(Records contained in a dataset)
═══
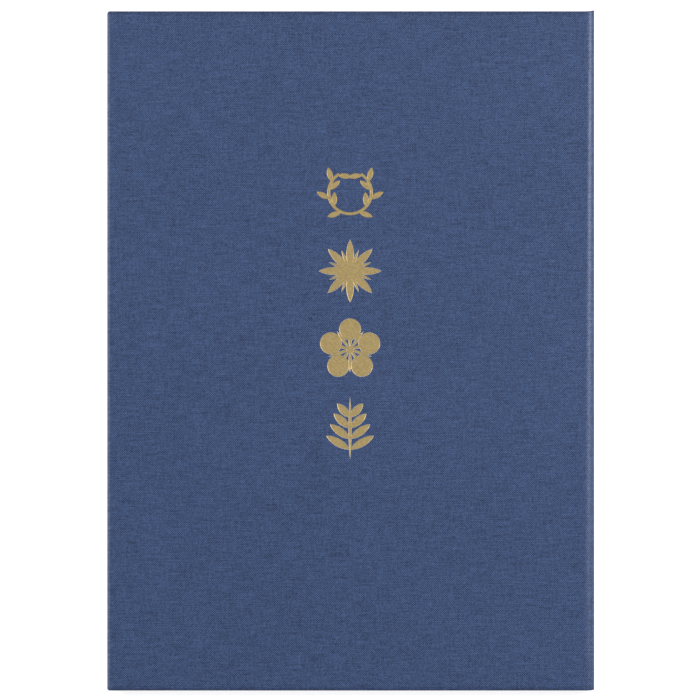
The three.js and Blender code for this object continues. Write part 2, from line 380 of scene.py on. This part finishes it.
def book_cloth_material():
    material, tree, shader = new_material("woven_book_cloth")
    flat = node(tree, "ShaderNodeUVMap", {"uv_map": "flat"}).outputs[0]
    threads = node(tree, "ShaderNodeGroup", {"node_tree": weave}, Vector=flat)
    for name, value in CLOTH_WEAVE.items():
        threads.inputs[name].default_value = value
    patches = stretched_noise(tree, flat, PATCH_GRAIN, 2.0)
    patch_tone = maths(tree, "MULTIPLY", maths(tree, "SUBTRACT", patches, 0.5), PATCH_STRENGTH)
    place = node(tree, "ShaderNodeSeparateXYZ", Vector=flat)
    from_middle = maths(tree, "ABSOLUTE", place.outputs["Y"])
    # Painted shade along the head and tail edges, where the rounded edge turns away from the lamps.
    shaded_end = tent(tree, from_middle, half_y - EDGE_RADIUS, EDGE_BAND)
    painted_end_shade = maths(tree, "MULTIPLY", shaded_end, END_PAINTED_SHADE)
    tone = maths(tree, "ADD", maths(tree, "ADD", threads.outputs["Tone"], patch_tone), painted_end_shade)
    dyed_and_shaded = blend_colours(tree, tone, screen(18, 36, 70), screen(66, 90, 135))
    # Painted highlights along the free edge and down the shoulder of the spine, strongest towards the
    # head.
    free_edge_highlight = tent(tree, place.outputs["X"], -half_x, EDGE_BAND)
    shoulder_line = along_height(tree, place, SHOULDER_LEAN, SHOULDER)
    shoulder_band = along_height(tree, place, SHOULDER_TAPER, SHOULDER_BAND)
    shoulder_highlight = tent(tree, place.outputs["X"], shoulder_line, shoulder_band)
    to_head = along_height(tree, place, HIGHLIGHT_TO_HEAD, HIGHLIGHT_AT_MIDDLE)
    to_head = maths(tree, "MAXIMUM", maths(tree, "MINIMUM", to_head, 1.0), 0.0)
    outside = maths(tree, "LESS_THAN", from_middle, half_y)
    shoulder_highlight = maths(tree, "MULTIPLY", shoulder_highlight, maths(tree, "MULTIPLY", to_head, outside))
    # The painted highlights pale the colour, a little more on raised threads.
    painted_highlight = maths(tree, "MAXIMUM", free_edge_highlight, shoulder_highlight)
    highlight_grain = maths(tree, "MULTIPLY", threads.outputs["Tone"], HIGHLIGHT_GRAIN)
    highlight_share = maths(tree, "ADD", highlight_grain, HIGHLIGHT_STRENGTH)
    colour = blend_colours(tree, maths(tree, "MULTIPLY", painted_highlight, highlight_share), dyed_and_shaded, screen(158, 168, 203))
    tree.links.new(colour, shader.inputs["Base Color"])
    rough = maths(tree, "ADD", maths(tree, "MULTIPLY", tone, -0.1), 0.58)
    tree.links.new(rough, shader.inputs["Roughness"])
    shader.inputs["Specular IOR Level"].default_value = 0.35
    shader.inputs["Sheen Weight"].default_value = 0.05
    shader.inputs["Sheen Roughness"].default_value = 0.4
    shader.inputs["Sheen Tint"].default_value = screen(170, 185, 220)
    add_bump(tree, shader, threads.outputs["Height"], CLOTH_RELIEF, 0.5)
    return material


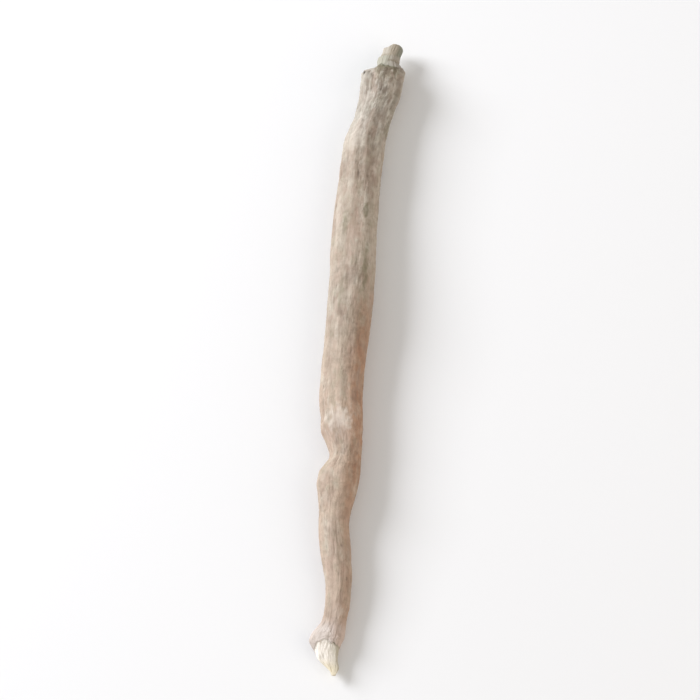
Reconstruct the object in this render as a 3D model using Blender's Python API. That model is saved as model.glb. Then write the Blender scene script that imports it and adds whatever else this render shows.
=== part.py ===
"""One dried root, lying on its side: a long, slightly bowed length of wrinkled bark-covered root.

The crown end carries the peeled stump of the stem inside a collar of bark. The other end was
snapped off beside a side root, and its pale wood runs out into a thin torn tongue. The root grew
as one piece, so it is one solid. Its length runs along Y with the crown at +Y, X is to the right
seen from above, Z is up, and the origin is on the surface it rests on, below the middle.
"""
import bisect
import math

import bmesh
import bpy
from mathutils import Vector, noise

MM = 0.001

# Every length below is in millimetres, and distances run from the torn tip towards the crown.
ROOT_LENGTH = 130.8
BARK_ENDS_AT = 6.8
SHOULDER_AT = 124.4
SHOULDER_HALF_WIDTH = 4.15
HEIGHT_TO_WIDTH = 0.95

# Outline seen from above: distance, middle to the right of the tip, half width
OUTLINE = (
    (0.0, 0.0, 0.3),
    (0.7, 0.0, 0.75),
    (1.4, -0.2, 1.2),
    (2.4, -1.0, 1.7),
    (3.6, -1.35, 1.9),
    (5.8, -1.2, 2.05),
    (7.0, -0.9, 2.4),
    (11.5, -0.8, 2.37),
    (16.6, -0.4, 2.42),
    (24.5, -1.65, 2.95),
    (30.7, -2.65, 2.85),
    (38.8, -2.55, 4.0),
    (44.5, -1.8, 3.27),
    (50.5, -2.75, 3.95),
    (57.0, -3.55, 4.2),
    (65.0, -3.7, 4.18),
    (78.0, -3.5, 4.47),
    (90.0, -3.9, 4.42),
    (102.0, -3.9, 4.15),
    (109.0, -3.7, 4.05),
    (114.3, -2.7, 3.72),
    (120.2, -1.5, 4.05),
    (SHOULDER_AT, -1.2, SHOULDER_HALF_WIDTH),
    (125.2, -1.0, 3.7),
    (125.8, -0.75, 2.95),
    (127.4, -0.55, 2.3),
    (128.6, -0.3, 2.08),
    (129.3, 0.15, 1.8),
    (130.1, 0.2, 1.87),
    (ROOT_LENGTH, 0.05, 1.72),
)

# Height of the middle of the section above the floor: the low places rest on it
MIDDLE_HEIGHT = (
    (0.0, 2.2),
    (8.0, 2.08),
    (20.0, 2.9),
    (36.0, 3.85),
    (55.0, 3.74),
    (76.0, 4.55),
    (97.0, 3.8),
    (112.0, 4.1),
    (121.5, 3.66),
    (ROOT_LENGTH, 3.5),
)

# Torn face of the tip: distance, its height above the middle of the section
TORN_FACE = (
    (0.0, 0.3),
    (1.5, 0.4),
    (4.0, 1.0),
    (6.2, 1.75),
    (BARK_ENDS_AT, 2.4),
)

# Side-root scars and knots: distance, angle up from the right, half length, half width, height
KNOTS = (
    (7.4, 178, 3.4, 2.7, 1.9),
    (28.0, 318, 2.2, 1.6, 0.5),
    (47.0, 62, 2.6, 1.8, 0.3),
    (61.5, 205, 2.6, 1.9, 0.55),
    (70.0, 330, 2.0, 1.6, 0.35),
    (84.0, 228, 2.2, 1.7, 0.5),
    (105.0, 322, 2.8, 2.1, 0.6),
    (116.5, 214, 2.4, 1.8, 0.45),
)

# Lengthwise ridges: how many round the root, height, turn per millimetre, starting angle
RIDGES = (
    (5, 0.07, 0.03, 0.4),
    (9, 0.09, -0.021, 1.9),
)
ROUGH_CROWN_FROM = 88.0
ROUGH_CROWN_GAIN = 1.6
LUMP_HEIGHT = 0.2
LUMP_WIDTH = 1.5
LUMP_LENGTH = 5.0
STUMP_SMOOTHNESS = 0.8

LIP_HEIGHT = 0.6
LIP_REACH = 2.2
STUMP_FROM = 126.5
STUMP_STEP = 0.75
STUMP_STEP_AT = -0.35
STUMP_STEP_WIDTH = 0.7

SIDES = 40
TIP_STEP = 0.5
BODY_STEP = 1.5
CROWN_STEP = 0.4
CROWN_RINGS_FROM = 122.8
CAP_RINGS = (0.66, 0.33)

BARK_COLOUR = (0.61, 0.51, 0.39, 1.0)
BARK_ROUGHNESS = 0.85


def clear_scene():
    for item in list(bpy.data.objects):
        bpy.data.objects.remove(item, do_unlink=True)


def ease(low, high, value):
    """Rise smoothly from 0 at low to 1 at high."""
    part = min(max((value - low) / (high - low), 0.0), 1.0)
    return part * part * (3.0 - 2.0 * part)


def slope_at(points, index, column):
    """Slope of the curve at a point, flat where the column turns, so that it never overshoots."""
    if index in (0, len(points) - 1):
        return 0.0
    before, here, after = points[index - 1:index + 2]
    left = (here[column] - before[column]) / (here[0] - before[0])
    right = (after[column] - here[column]) / (after[0] - here[0])
    if left * right <= 0.0:
        return 0.0
    return 2.0 * left * right / (left + right)


def along(points, distance, column=1):
    """Read a column of the points at a distance from the tip, on a smooth curve through them."""
    places = [point[0] for point in points]
    index = min(max(bisect.bisect_right(places, distance) - 1, 0), len(points) - 2)
    start, end = points[index], points[index + 1]
    span = end[0] - start[0]
    part = min(max((distance - start[0]) / span, 0.0), 1.0)
    rise = ease(0.0, 1.0, part)
    leave = part * (1.0 - part) ** 2 * span * slope_at(points, index, column)
    arrive = part ** 2 * (part - 1.0) * span * slope_at(points, index + 1, column)
    return start[column] + rise * (end[column] - start[column]) + leave + arrive


def ring_distances():
    """Where the rings of the mesh lie: close together at both worked ends."""
    stretches = (
        (0.0, BARK_ENDS_AT, TIP_STEP),
        (BARK_ENDS_AT, CROWN_RINGS_FROM, BODY_STEP),
        (CROWN_RINGS_FROM, ROOT_LENGTH, CROWN_STEP),
    )
    distances = [0.0]
    for start, end, step in stretches:
        count = round((end - start) / step)
        distances += [start + (end - start) * (i + 1) / count for i in range(count)]
    return distances


def knot_relief(distance, angle, radius):
    """Height of the knots and side-root scars over the bark."""
    height = 0.0
    for place, degrees, half_length, half_width, rise in KNOTS:
        turn = math.remainder(angle - math.radians(degrees), math.tau)
        reach = math.hypot((distance - place) / half_length, turn * radius / half_width)
        height += rise * (1.0 - ease(0.0, 1.0, reach))
    return height


def bark_relief(distance, angle, radius):
    """Ridges and lumps of the bark, stronger towards the crown and gone at the bare ends."""
    ridges = sum(height * math.cos(count * (angle + turn * distance) + start)
                 for count, height, turn, start in RIDGES)
    lump_at = Vector((radius * math.cos(angle) / LUMP_WIDTH,
                      radius * math.sin(angle) / LUMP_WIDTH, distance / LUMP_LENGTH))
    lumps = LUMP_HEIGHT * noise.noise(lump_at)
    roughness = 1.0 + ROUGH_CROWN_GAIN * ease(ROUGH_CROWN_FROM, SHOULDER_AT, distance)
    covered = ease(0.0, BARK_ENDS_AT, distance)
    covered -= STUMP_SMOOTHNESS * ease(SHOULDER_AT, STUMP_FROM, distance)
    return (ridges + lumps) * roughness * covered * radius / SHOULDER_HALF_WIDTH


def surface_point(distance, angle, share):
    """Place of a point: share is 1 on the side of the root and less inside an end face."""
    half_width = along(OUTLINE, distance, 2)
    radius = half_width + bark_relief(distance, angle, half_width)
    radius += knot_relief(distance, angle, half_width)
    aside = radius * share * math.cos(angle)
    up = radius * share * math.sin(angle) * HEIGHT_TO_WIDTH
    if distance < BARK_ENDS_AT:
        up = min(up, along(TORN_FACE, distance))
    lip = LIP_HEIGHT * max(0.0, math.cos(angle)) ** 2
    lip *= 1.0 - ease(0.0, LIP_REACH, abs(distance - SHOULDER_AT))
    drop = STUMP_STEP * ease(STUMP_FROM, ROOT_LENGTH, distance)
    drop *= 1.0 - ease(STUMP_STEP_AT - STUMP_STEP_WIDTH, STUMP_STEP_AT + STUMP_STEP_WIDTH, aside)
    x = along(OUTLINE, distance, 1) + aside
    z = max(along(MIDDLE_HEIGHT, distance) + up, 0.0)
    return Vector((x, distance + lip - drop, z)) * MM


def straight_blank(ring_count):
    """A closed straight rod of unit radius and unit ring spacing along Z, with ringed end faces."""
    rod = bmesh.new()
    bmesh.ops.create_cone(rod, cap_ends=True, segments=SIDES, radius1=1.0, radius2=1.0,
                          depth=ring_count - 1)
    bmesh.ops.translate(rod, verts=rod.verts, vec=(0.0, 0.0, (ring_count - 1) / 2))
    lengthwise = [edge for edge in rod.edges if abs(edge.verts[0].co.z - edge.verts[1].co.z) > 0.5]
    bmesh.ops.subdivide_edges(rod, edges=lengthwise, cuts=ring_count - 2)
    for end_face in [face for face in rod.faces if len(face.verts) == SIDES]:
        outer = 1.0
        for inner in CAP_RINGS:
            bmesh.ops.inset_region(rod, faces=[end_face], thickness=outer - inner)
            outer = inner
        bmesh.ops.poke(rod, faces=[end_face])
    return rod


def make_root():
    distances = ring_distances()
    body = straight_blank(len(distances))
    for vertex in body.verts:
        distance = distances[round(vertex.co.z)]
        share = min(math.hypot(vertex.co.x, vertex.co.y), 1.0)
        angle = math.atan2(vertex.co.y, vertex.co.x)
        vertex.co = surface_point(distance, angle, share)
    low = Vector([min(vertex.co[axis] for vertex in body.verts) for axis in range(3)])
    high = Vector([max(vertex.co[axis] for vertex in body.verts) for axis in range(3)])
    middle = (low + high) / 2
    bmesh.ops.translate(body, verts=body.verts, vec=(-middle.x, -middle.y, 0.0))
    bmesh.ops.triangulate(body, faces=body.faces)
    bmesh.ops.recalc_face_normals(body, faces=body.faces)
    mesh = bpy.data.meshes.new("root")
    body.to_mesh(mesh)
    body.free()
    mesh.shade_smooth()
    root = bpy.data.objects.new("root", mesh)
    bpy.context.collection.objects.link(root)
    return root


def bark_material():
    material = bpy.data.materials.new("root_bark")
    material.use_nodes = True
    shader = material.node_tree.nodes["Principled BSDF"]
    shader.inputs["Base Color"].default_value = BARK_COLOUR
    shader.inputs["Roughness"].default_value = BARK_ROUGHNESS
    shader.inputs["Metallic"].default_value = 0.0
    return material


clear_scene()
root_object = make_root()
root_object.data.materials.append(bark_material())
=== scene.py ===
# %% [markdown]
# # Dressing a dried root
#
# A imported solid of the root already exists. It has the right length, bends and thickness, but its
# sides are flat facets and it is all one colour. This lesson puts a skin on it: wrinkled bark, the
# peeled stump of the stem at the crown, and pale splintered wood where the tip was torn off.
#
# The first step only loads that solid. It is never moved, because everything is measured from it.

# %% Load the measured root
import math
import random

import bmesh
import bpy
import numpy as np
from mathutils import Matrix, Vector, noise
from mathutils.bvhtree import BVHTree


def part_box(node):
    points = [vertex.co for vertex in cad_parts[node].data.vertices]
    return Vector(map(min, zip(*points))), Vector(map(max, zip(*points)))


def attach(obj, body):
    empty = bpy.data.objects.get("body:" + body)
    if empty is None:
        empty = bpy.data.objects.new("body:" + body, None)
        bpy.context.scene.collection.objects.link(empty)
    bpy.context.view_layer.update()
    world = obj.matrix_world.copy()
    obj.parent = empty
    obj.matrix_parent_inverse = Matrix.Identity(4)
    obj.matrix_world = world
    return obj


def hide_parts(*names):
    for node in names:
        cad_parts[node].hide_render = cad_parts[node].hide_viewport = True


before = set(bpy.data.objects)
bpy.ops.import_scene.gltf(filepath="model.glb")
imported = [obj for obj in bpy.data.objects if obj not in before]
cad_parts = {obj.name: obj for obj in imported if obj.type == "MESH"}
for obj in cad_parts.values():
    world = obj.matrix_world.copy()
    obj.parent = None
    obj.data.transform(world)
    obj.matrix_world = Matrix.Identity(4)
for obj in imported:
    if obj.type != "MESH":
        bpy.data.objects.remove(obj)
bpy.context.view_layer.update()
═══
• _PROBLEM TO SOLVE_
Take the lines from the line with "body.free()" through the line with "# The first", both ends included, and give them again exactly, with nothing else.

• _TASK OUTPUT_
    body.free()
    mesh.shade_smooth()
    root = bpy.data.objects.new("root", mesh)
    bpy.context.collection.objects.link(root)
    return root


def bark_material():
    material = bpy.data.materials.new("root_bark")
    material.use_nodes = True
    shader = material.node_tree.nodes["Principled BSDF"]
    shader.inputs["Base Color"].default_value = BARK_COLOUR
    shader.inputs["Roughness"].default_value = BARK_ROUGHNESS
    shader.inputs["Metallic"].default_value = 0.0
    return material


clear_scene()
root_object = make_root()
root_object.data.materials.append(bark_material())
=== scene.py ===
# %% [markdown]
# # Dressing a dried root
#
# A imported solid of the root already exists. It has the right length, bends and thickness, but its
# sides are flat facets and it is all one colour. This lesson puts a skin on it: wrinkled bark, the
# peeled stump of the stem at the crown, and pale splintered wood where the tip was torn off.
#
# The first step only loads that solid. It is never moved, because everything is measured from it.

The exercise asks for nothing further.